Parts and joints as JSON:

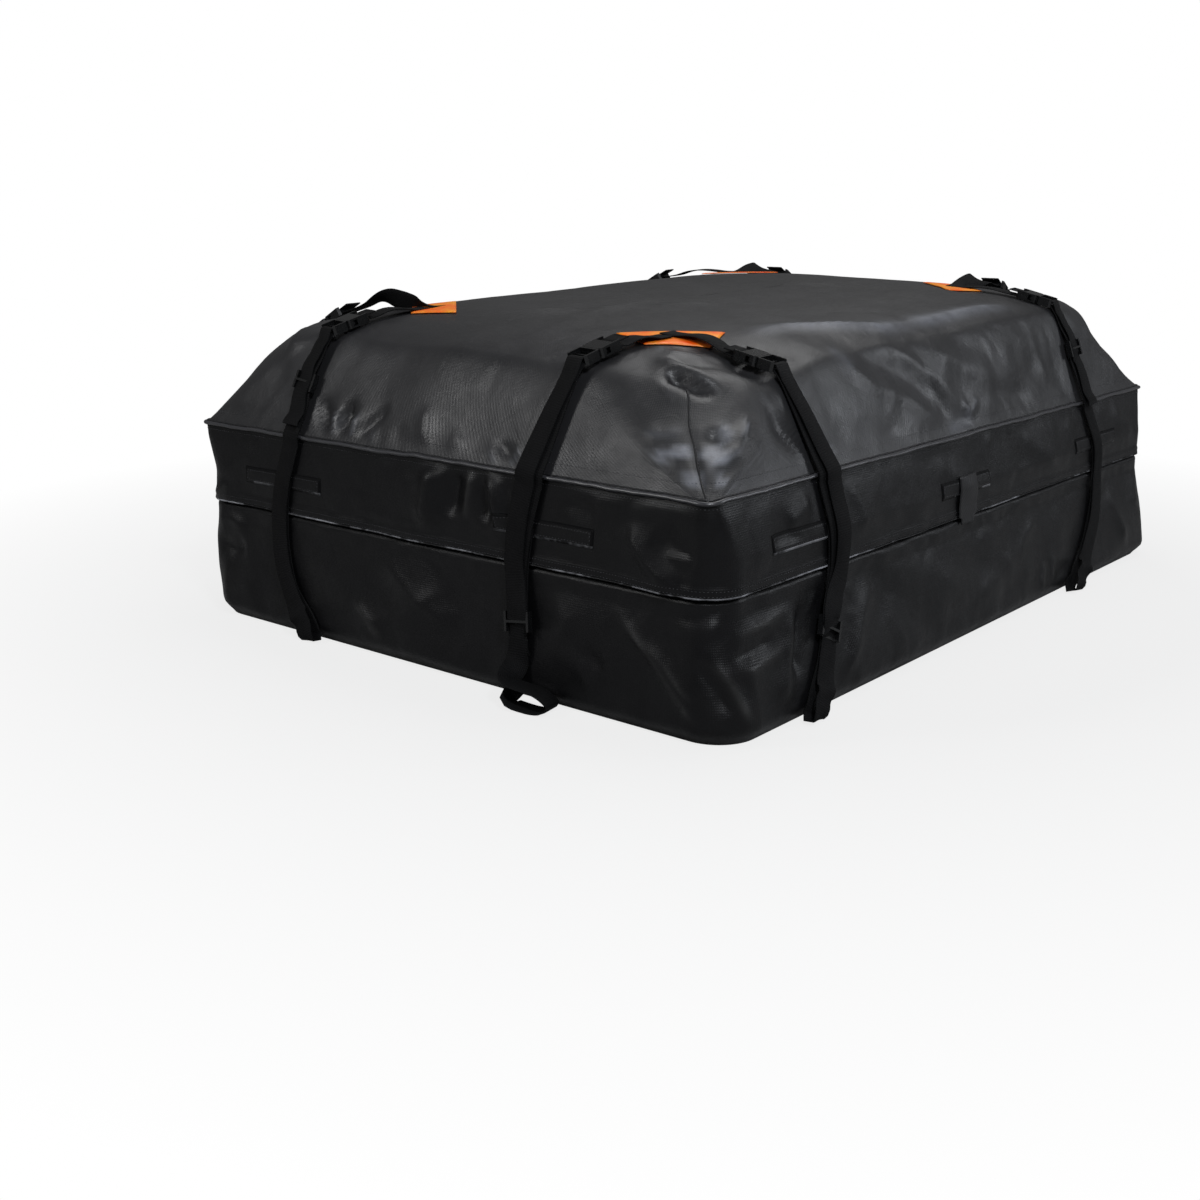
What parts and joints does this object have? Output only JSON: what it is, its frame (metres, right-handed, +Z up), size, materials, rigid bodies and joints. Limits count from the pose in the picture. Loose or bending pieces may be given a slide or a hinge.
{
  "type": "roof cargo bag",
  "caption": "Soft rooftop cargo bag: boxy tarpaulin body with a zipped lid under a storm flap, doubled webbing straps with side-release buckles and corner patches.",
  "frame": {"origin": "middle of the underside, on the plane of the roof that the bag lies on", "axes": "+Z up, +X along the long side towards the right end, +Y along the short side towards the back, where the lid is hinged"},
  "size_m": [1.286, 0.9412, 0.4401],
  "materials": {
    "tarpaulin": "coated, semi-gloss",
    "top_tarpaulin": "coated, semi-gloss",
    "piping_cord": "woven binding",
    "webbing": "woven, matt",
    "moulded_plastic": "moulded, semi-matt",
    "orange_cloth": "reflective, printed",
    "zip_tape_cloth": "woven",
    "zip_metal": "black lacquer"
  },
  "bodies": {
    "bag": {"base_panel": "tarpaulin", "lower_wall": "tarpaulin", "lid_band": "tarpaulin", "lid_top": "top_tarpaulin", "top_piping": "piping_cord", "zip_tape": "zip_tape_cloth", "zip_coil": "zip_tape_cloth", "corner_patch_left_front": "orange_cloth", "corner_patch_left_back": "orange_cloth", "corner_patch_right_front": "orange_cloth", "corner_patch_right_back": "orange_cloth", "closure_tab": "tarpaulin", "buckle_female_left_front": "moulded_plastic", "short_strap_left_front": "webbing", "long_strap_left_front": "webbing", "buckle_female_left_back": "moulded_plastic", "short_strap_left_back": "webbing", "long_strap_left_back": "webbing", "buckle_female_front_left": "moulded_plastic", "short_strap_front_left": "webbing", "long_strap_front_left": "webbing", "buckle_female_front_right": "moulded_plastic", "short_strap_front_right": "webbing", "long_strap_front_right": "webbing", "buckle_female_right_front": "moulded_plastic", "short_strap_right_front": "webbing", "long_strap_right_front": "webbing", "buckle_female_right_back": "moulded_plastic", "short_strap_right_back": "webbing", "long_strap_right_back": "webbing", "buckle_female_back_left": "moulded_plastic", "short_strap_back_left": "webbing", "long_strap_back_left": "webbing", "buckle_female_back_right": "moulded_plastic", "short_strap_back_right": "webbing", "long_strap_back_right": "webbing"},
    "male_half_left_front": {"buckle_male_left_front": "moulded_plastic"},
    "male_half_left_back": {"buckle_male_left_back": "moulded_plastic"},
    "male_half_front_left": {"buckle_male_front_left": "moulded_plastic"},
    "male_half_front_right": {"buckle_male_front_right": "moulded_plastic"},
    "male_half_right_front": {"buckle_male_right_front": "moulded_plastic"},
    "male_half_right_back": {"buckle_male_right_back": "moulded_plastic"},
    "male_half_back_left": {"buckle_male_back_left": "moulded_plastic"},
    "male_half_back_right": {"buckle_male_back_right": "moulded_plastic"},
    "slip_lock_left_front": {"slip_lock_left_front": "moulded_plastic"},
    "slip_lock_left_back": {"slip_lock_left_back": "moulded_plastic"},
    "slip_lock_front_left": {"slip_lock_front_left": "moulded_plastic"},
    "slip_lock_front_right": {"slip_lock_front_right": "moulded_plastic"},
    "slip_lock_right_front": {"slip_lock_right_front": "moulded_plastic"},
    "slip_lock_right_back": {"slip_lock_right_back": "moulded_plastic"},
    "slip_lock_back_left": {"slip_lock_back_left": "moulded_plastic"},
    "slip_lock_back_right": {"slip_lock_back_right": "moulded_plastic"},
    "slider_left": {"zip_slider_left": "zip_metal"},
    "pull_left": {"zip_pull_left": "zip_metal"},
    "slider_right": {"zip_slider_right": "zip_metal"},
    "pull_right": {"zip_pull_right": "zip_metal"}
  },
  "joints": [
    {"name": "buckle_release_left_front", "type": "slide", "parent": "bag", "child": "male_half_left_front", "axis": [-0.9189, 0.2358, -0.3162], "range_m": [0, 0.03], "deforming": ["long_strap_left_front"]},
    {"name": "buckle_release_left_back", "type": "slide", "parent": "bag", "child": "male_half_left_back", "axis": [-0.9176, 0.2539, -0.306], "range_m": [0, 0.03], "deforming": ["long_strap_left_back"]},
    {"name": "buckle_release_front_left", "type": "slide", "parent": "bag", "child": "male_half_front_left", "axis": [0.12, -0.9651, -0.2326], "range_m": [0, 0.03], "deforming": ["long_strap_front_left"]},
    {"name": "buckle_release_front_right", "type": "slide", "parent": "bag", "child": "male_half_front_right", "axis": [0.1517, -0.956, -0.2512], "range_m": [0, 0.03], "deforming": ["long_strap_front_right"]},
    {"name": "buckle_release_right_front", "type": "slide", "parent": "bag", "child": "male_half_right_front", "axis": [0.88, 0.0913, -0.4661], "range_m": [0, 0.03], "deforming": ["long_strap_right_front"]},
    {"name": "buckle_release_right_back", "type": "slide", "parent": "bag", "child": "male_half_right_back", "axis": [0.8944, 0.0884, -0.4385], "range_m": [0, 0.03], "deforming": ["long_strap_right_back"]},
    {"name": "buckle_release_back_left", "type": "slide", "parent": "bag", "child": "male_half_back_left", "axis": [-0.0991, 0.8422, -0.53], "range_m": [0, 0.03], "deforming": ["long_strap_back_left"]},
    {"name": "buckle_release_back_right", "type": "slide", "parent": "bag", "child": "male_half_back_right", "axis": [-0.1406, 0.8368, -0.5291], "range_m": [0, 0.03], "deforming": ["long_strap_back_right"]},
    {"name": "slip_lock_slide_left_front", "type": "slide", "parent": "bag", "child": "slip_lock_left_front", "axis": [0.1142, 0.1414, 0.9834], "range_m": [-0.025, 0.025]},
    {"name": "slip_lock_slide_left_back", "type": "slide", "parent": "bag", "child": "slip_lock_left_back", "axis": [0.3951, -0.1093, 0.9121], "range_m": [-0.008, 0.008]},
    {"name": "slip_lock_slide_front_left", "type": "slide", "parent": "bag", "child": "slip_lock_front_left", "axis": [0.4642, 0.197, 0.8636], "range_m": [-0.025, 0.025]},
    {"name": "slip_lock_slide_front_right", "type": "slide", "parent": "bag", "child": "slip_lock_front_right", "axis": [-0.0504, 0.3178, 0.9468], "range_m": [-0.008, 0.008]},
    {"name": "slip_lock_slide_right_front", "type": "slide", "parent": "bag", "child": "slip_lock_right_front", "axis": [0.0166, 0, 0.9999], "range_m": [-0.025, 0.025]},
    {"name": "slip_lock_slide_right_back", "type": "slide", "parent": "bag", "child": "slip_lock_right_back", "axis": [-0.3845, -0.038, 0.9223], "range_m": [-0.008, 0.008]},
    {"name": "slip_lock_slide_back_left", "type": "slide", "parent": "bag", "child": "slip_lock_back_left", "axis": [0.0568, -0.4826, 0.874], "range_m": [-0.008, 0.008]},
    {"name": "slip_lock_slide_back_right", "type": "slide", "parent": "bag", "child": "slip_lock_back_right", "axis": [0, 0.0538, 0.9986], "range_m": [-0.025, 0.025]},
    {"name": "zip_slide_left", "type": "slide", "parent": "bag", "child": "slider_left", "axis": [-1, 0, 0], "range_m": [0, 0.43]},
    {"name": "pull_swing_left", "type": "hinge", "parent": "slider_left", "child": "pull_left", "pos_m": [-0.043, -0.41705, 0.179], "axis": [0, -1, 0], "range_deg": [-30, 30]},
    {"name": "zip_slide_right", "type": "slide", "parent": "bag", "child": "slider_right", "axis": [1, 0, 0], "range_m": [0, 0.43]},
    {"name": "pull_swing_right", "type": "hinge", "parent": "slider_right", "child": "pull_right", "pos_m": [-0.021, -0.41705, 0.179], "axis": [0, -1, 0], "range_deg": [-30, 30]}
  ]
}
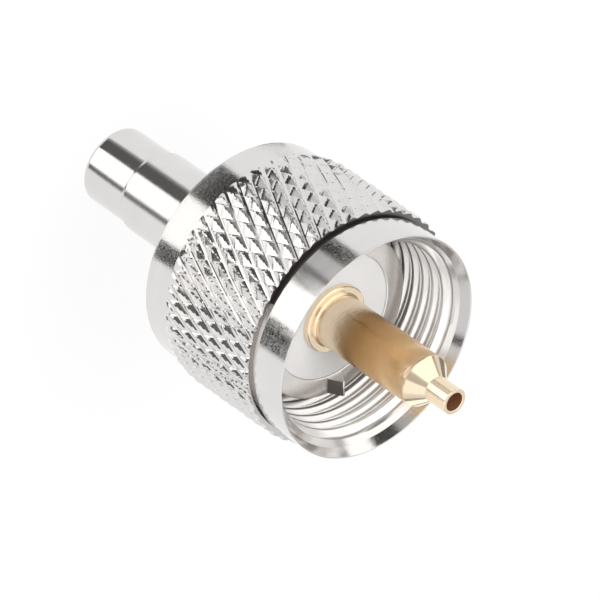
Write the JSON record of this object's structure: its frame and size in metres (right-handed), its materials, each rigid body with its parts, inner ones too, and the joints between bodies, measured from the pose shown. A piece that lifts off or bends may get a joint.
{
  "type": "uhf connector plug",
  "caption": "Male UHF crimp plug: a knurled coupling nut turns on a flanged body around a gold hollow centre pin, with a white insulator and a stepped crimp ferrule behind.",
  "frame": {"origin": "centre of the ferrule's rear end, on which the plug stands", "axes": "+Z along the plug's axis towards the tip of the centre contact, +X through a locating tooth"},
  "size_m": [0.0184, 0.0184, 0.0373],
  "materials": {
    "nickel_nut": "bright nickel plate",
    "nickel_body": "nickel plate",
    "nickel_ferrule": "polished nickel plate",
    "white_insulator": "turned, satin",
    "gold_contact": "gold plate, satin turned"
  },
  "bodies": {
    "plug": {"plug_body": "nickel_body", "crimp_stem": "nickel_body", "crimp_ferrule": "nickel_ferrule", "insulator": "white_insulator", "centre_contact": "gold_contact"},
    "nut": {"coupling_nut": "nickel_nut"}
  },
  "joints": [
    {"name": "nut_spin", "type": "hinge", "parent": "plug", "child": "nut", "pos_m": [0, 0, 0.0146], "axis": [0, 0, 1], "continuous": true}
  ]
}
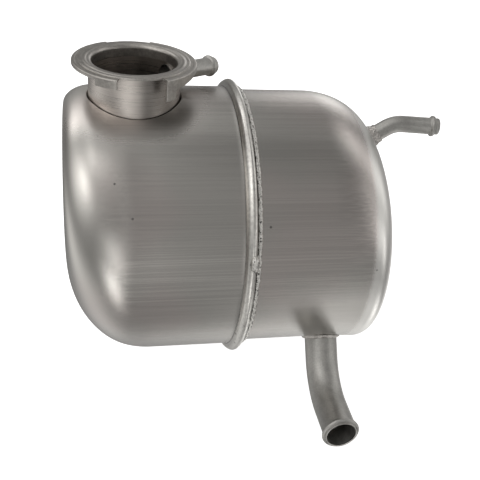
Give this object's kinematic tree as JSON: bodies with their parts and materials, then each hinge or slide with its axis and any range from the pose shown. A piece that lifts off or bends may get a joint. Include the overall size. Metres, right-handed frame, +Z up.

> [What the task asks]: Filter the entries down to the lines containing "with". Copy each of those lines.

> [Task result]:
  "caption": "Soft rooftop cargo bag: boxy tarpaulin body with a zipped lid under a storm flap, doubled webbing straps with side-release buckles and corner patches.",
Write the JSON record of this object's structure: its frame and size in metres (right-handed), its materials, each rigid body with its parts, inner ones too, and the joints between bodies, measured from the pose shown. A piece that lifts off or bends may get a joint.
  "caption": "Male UHF crimp plug: a knurled coupling nut turns on a flanged body around a gold hollow centre pin, with a white insulator and a stepped crimp ferrule behind.",
Give this object's kinematic tree as JSON: bodies with their parts and materials, then each hinge or slide with its axis and any range from the pose shown. A piece that lifts off or bends may get a joint. Include the overall size. Metres, right-handed frame, +Z up.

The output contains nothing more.